Business impact extends beyond direct cost avoidance. Companies with mature Protect function implementations achieve measurable competitive advantages. They can pursue digital transformation initiatives with greater confidence because security controls are embedded in business processes rather than bolted on afterward. They can adopt cloud services, mobile technologies, and Internet of Things devices faster than competitors because they have frameworks for extending protection to new environments. They can enter regulated markets and pursue compliance certifications more efficiently because their protective controls align with regulatory requirements.
The consequences of Protect function failures compound over time. Organizations that underinvest in access controls experience credential theft that leads to data breaches. Those that neglect employee training suffer successful phishing attacks that compromise multiple systems. Companies that defer patching face ransomware attacks that shut down operations for weeks. Each failure creates cascading effects that overwhelm detection and response capabilities.
Common misconceptions limit Protect function effectiveness. Many organizations believe cybersecurity insurance substitutes for protective controls, but insurance policies exclude losses from unpatched systems and inadequate security measures. Others assume that cloud migration automatically improves security, but cloud environments require organizations to implement protective controls for their portion of the shared responsibility model. Some executives view protective controls as pure cost centers that slow business operations, but properly implemented controls actually accelerate secure business processes by establishing clear guardrails for acceptable technology use.
The most dangerous misconception is that perfect protection is achievable or necessary. Organizations that pursue perfect security often implement controls so restrictive that users circumvent them through shadow IT and unauthorized workarounds. Effective Protect function implementation balances security with usability, implementing strong controls for high-risk scenarios while maintaining reasonable convenience for routine business operations.
Market dynamics increasingly favor organizations with strong protective capabilities. Customers expect vendors to protect their data. Partners require security assessments before sharing sensitive information. Regulatory agencies impose penalties for inadequate protection. Cyber insurance providers demand evidence of protective controls before issuing policies. The Protect function has evolved from a technical requirement to a business enabler that creates market access and competitive differentiation.
CDA approaches the Protect function through the C-BUILD and C-HARDEN campaign tiers, which sequence protective control implementation based on risk reduction potential rather than compliance checklists. C-BUILD establishes foundational controls that provide immediate security improvement with minimal business disruption. C-HARDEN adds advanced controls that defend against sophisticated threats targeting high-value assets.

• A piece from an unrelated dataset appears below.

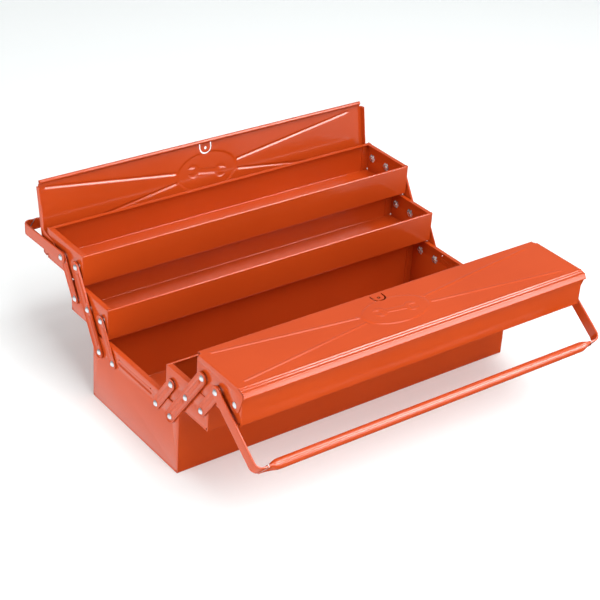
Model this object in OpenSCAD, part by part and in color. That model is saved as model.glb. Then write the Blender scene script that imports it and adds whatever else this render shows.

The Risk Governance & Assurance (RGA) domain owns Protect function strategy and ensures protective controls align with organizational risk appetite. RGA establishes control frameworks, measures control effectiveness, and reports protection status to executive leadership. The Strategic Planning & Hardening (SPH) domain designs protective architectures that scale across technology environments. The Infrastructure & Asset Technologies (IAT) domain implements technical protective controls across networks, systems, and applications. The Data Protection & Solutions (DPS) domain specializes in data security controls that protect information assets regardless of location or format.
CDA applies Perpetual Compliance Assurance (PCA) methodology to the Protect function based on the principle that "compliance is not an event. It is a state." Traditional approaches implement protective controls during audit preparation periods, then allow control effectiveness to degrade until the next compliance cycle. PCA maintains protective controls in continuous compliance through automated monitoring, real-time remediation, and proactive control testing.
This approach fundamentally differs from conventional cybersecurity thinking that treats protection as a static implementation challenge. Most organizations deploy protective technologies during initial security buildouts, then struggle to maintain effectiveness as business requirements evolve. They implement access controls that become increasingly permissive over time. They deploy security tools that generate alerts but lack processes for timely response. They establish security policies that become outdated as new technologies emerge.
CDA recognizes that protective controls require active management to remain effective. Access permissions must be continuously reviewed and adjusted. Security configurations must be monitored for drift and automatically corrected. Training programs must evolve to address emerging threats. This perspective treats the Protect function as an operational discipline rather than a project deliverable.
The platform approach enables protective control integration across previously siloed domains. Traditional security organizations implement network controls separately from endpoint controls, access controls separately from data controls, and technical controls separately from procedural controls. CDA orchestrates these controls through unified theater missions that ensure protective measures work together rather than create conflicting requirements or coverage gaps.
Theater missions span multiple PDM domains to achieve comprehensive protection outcomes. A data protection mission might involve RGA establishing data classification policies, SPH designing secure data architectures, IAT implementing encryption technologies, and DPS deploying data loss prevention controls. This cross-domain coordination ensures protective controls address business requirements holistically rather than optimizing individual technical capabilities in isolation.